===== Stored data

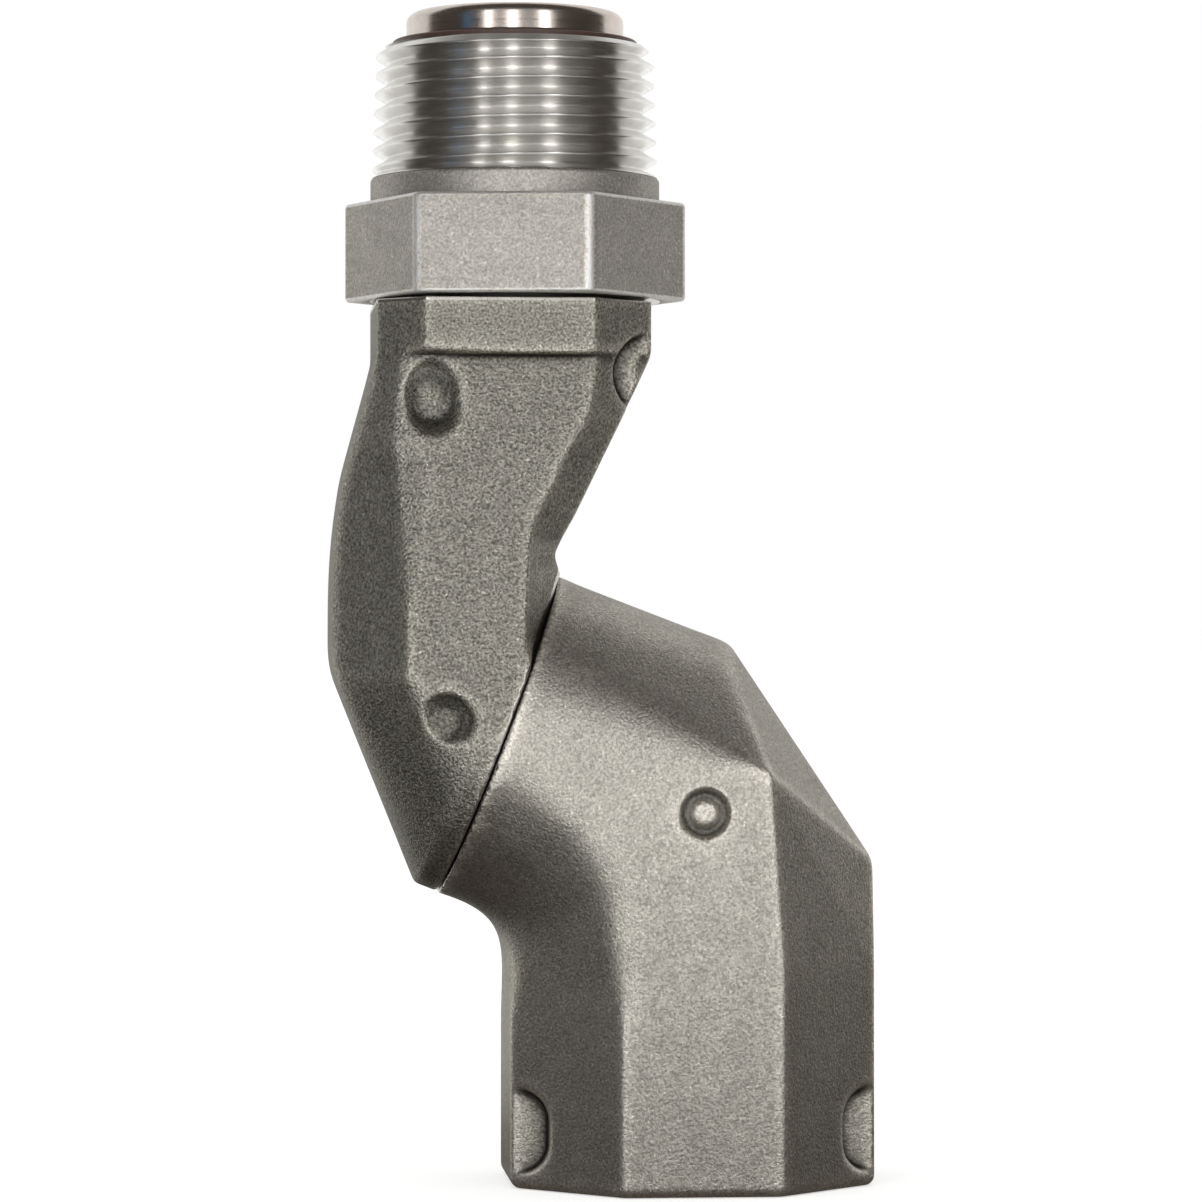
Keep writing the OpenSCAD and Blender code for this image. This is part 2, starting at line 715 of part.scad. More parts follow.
// Hexagon, cast shoulder and male thread, with the seal grooves in the bore
module male_connector() {
    color(machined) on_inlet() difference() {
        union() {
            translate([0, 0, hex_z]) rotate([0, 0, hex_turn]) cylinder(r = hex_r, h = hex_h, $fn = 6);
            hole(thread_r + shoulder_extra, shoulder_base - slab, thread_base);
            rotate_extrude() polygon(thread_outline());
        }
        hole(stem_r + 2 * run_gap, hex_z - eps, connector_top + eps);
        hole(connector_thrust_r + seat_gap, hex_z - eps, thrust_top);
        ring(connector_dust_r, connector_dust_r + dust_w + seat_gap, hex_z - eps, thrust_top);
        hole(stem_r + bushing_wall, hex_z, thrust_top + lower_bushing_l);
        hole(connector_groove_r, lower_oring_z, lower_oring_z + oring_w);
        hole(connector_groove_r, upper_pair_z, upper_pair_z + pair_w);
        hole(stem_r + bushing_wall, upper_bushing_z, connector_top + eps);
    }
}

module connector_lower_bushing() {
    color(acetal) on_inlet()
        ring(stem_r + run_gap, stem_r + bushing_wall - seat_gap, thrust_top, thrust_top + lower_bushing_l);
}

module connector_upper_bushing() {
    color(acetal) on_inlet()
        ring(stem_r + run_gap, stem_r + bushing_wall - seat_gap, upper_bushing_z, connector_top);
}

module connector_lower_oring() {
    color(rubber) on_inlet() oring(stem_r + run_gap, oring_d, lower_oring_z + oring_w / 2);
}

module connector_upper_oring() {
    color(rubber) on_inlet() oring(stem_r + run_gap, oring_d, upper_pair_z + pair_w - oring_w / 2);
}

module connector_backup_ring() {
    color(ptfe) on_inlet()
        ring(stem_r + run_gap, connector_groove_r - seat_gap, upper_pair_z + seat_gap, upper_pair_z + backup_t);
}

module connector_thrust_washer() {
    color(acetal) on_inlet() ring(stem_r + groove_gap, connector_thrust_r, collar_top, thrust_top);
}

module connector_dust_seal() {
    color(rubber) on_inlet() ring(connector_dust_r + seat_gap, connector_dust_r + dust_w, collar_top, thrust_top);
}

module head_thrust_washer() {
    color(acetal) on_inlet() ring(stem_r + groove_gap, head_washer_r, connector_top, head_base);
}

lower_body();
elbow_bushing();
elbow_retaining_ring();
elbow_thrust_washer();
elbow_dust_seal();
upper_body();
elbow_stem();
elbow_static_oring();
elbow_outer_oring();
elbow_inner_oring();
elbow_backup_ring();
inlet_stem();
inlet_static_oring();
male_connector();
connector_lower_bushing();
connector_upper_bushing();
connector_lower_oring();
connector_upper_oring();
connector_backup_ring();
connector_thrust_washer();
connector_dust_seal();
head_thrust_washer();
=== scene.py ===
import json
import math

import bmesh
import bpy
import numpy as np
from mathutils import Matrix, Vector


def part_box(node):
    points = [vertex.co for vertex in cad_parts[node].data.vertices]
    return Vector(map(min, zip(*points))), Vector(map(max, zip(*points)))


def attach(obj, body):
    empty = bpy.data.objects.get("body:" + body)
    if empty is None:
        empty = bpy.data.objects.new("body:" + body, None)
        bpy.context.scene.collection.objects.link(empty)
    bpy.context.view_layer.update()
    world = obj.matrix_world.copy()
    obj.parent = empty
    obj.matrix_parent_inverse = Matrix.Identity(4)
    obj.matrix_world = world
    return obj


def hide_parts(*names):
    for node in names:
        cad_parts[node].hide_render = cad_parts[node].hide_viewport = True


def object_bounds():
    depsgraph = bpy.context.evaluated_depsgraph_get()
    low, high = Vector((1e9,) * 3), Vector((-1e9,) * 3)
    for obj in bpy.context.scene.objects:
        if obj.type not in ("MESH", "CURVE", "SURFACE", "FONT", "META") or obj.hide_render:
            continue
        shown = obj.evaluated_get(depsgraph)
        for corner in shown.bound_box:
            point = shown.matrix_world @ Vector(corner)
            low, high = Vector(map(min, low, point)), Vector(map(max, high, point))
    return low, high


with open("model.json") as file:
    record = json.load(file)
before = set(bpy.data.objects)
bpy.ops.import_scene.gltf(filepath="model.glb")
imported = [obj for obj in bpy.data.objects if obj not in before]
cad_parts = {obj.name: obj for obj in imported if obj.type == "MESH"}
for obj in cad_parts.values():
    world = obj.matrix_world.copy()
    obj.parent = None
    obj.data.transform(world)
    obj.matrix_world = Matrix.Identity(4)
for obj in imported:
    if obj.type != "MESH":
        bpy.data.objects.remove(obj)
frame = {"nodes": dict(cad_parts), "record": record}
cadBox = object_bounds()
nodes = frame["nodes"]
mm = 0.001

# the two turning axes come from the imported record
joints = {joint["name"]: joint for joint in frame["record"]["behaviour"]["joints"]}
swivelPoint = np.array(joints["elbow_swivel"]["pos_m"])
swivelAxis = np.array(joints["elbow_swivel"]["axis"])
swivelAxis = swivelAxis / np.linalg.norm(swivelAxis)
inletX = joints["connector_swivel"]["pos_m"][0]
inletPoint = np.array((inletX, 0.0, 0.0))
up = np.array((0.0, 0.0, 1.0))
print("frame loaded:", len(nodes), "CAD nodes")


def smoothStep(low, high, values):
    share = np.clip((values - low) / (high - low), 0, 1)
    return share * share * (3 - 2 * share)


def newObject(name, data):
    made = bpy.data.objects.new(name, data)
    bpy.context.collection.objects.link(made)
    return made


# shading helpers

def fromHex(colour):
    channels = [int(colour[i:i + 2], 16) / 255 for i in (1, 3, 5)]
    return [c / 12.92 if c <= 0.04045 else ((c + 0.055) / 1.055) ** 2.4 for c in channels] + [1.0]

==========

_Task instructions_: Copy exactly, and only, the lines from the one containing "lower_body();" through the one containing "points = [vertex.co".

_Response_:
lower_body();
elbow_bushing();
elbow_retaining_ring();
elbow_thrust_washer();
elbow_dust_seal();
upper_body();
elbow_stem();
elbow_static_oring();
elbow_outer_oring();
elbow_inner_oring();
elbow_backup_ring();
inlet_stem();
inlet_static_oring();
male_connector();
connector_lower_bushing();
connector_upper_bushing();
connector_lower_oring();
connector_upper_oring();
connector_backup_ring();
connector_thrust_washer();
connector_dust_seal();
head_thrust_washer();
=== scene.py ===
import json
import math

import bmesh
import bpy
import numpy as np
from mathutils import Matrix, Vector


def part_box(node):
    points = [vertex.co for vertex in cad_parts[node].data.vertices]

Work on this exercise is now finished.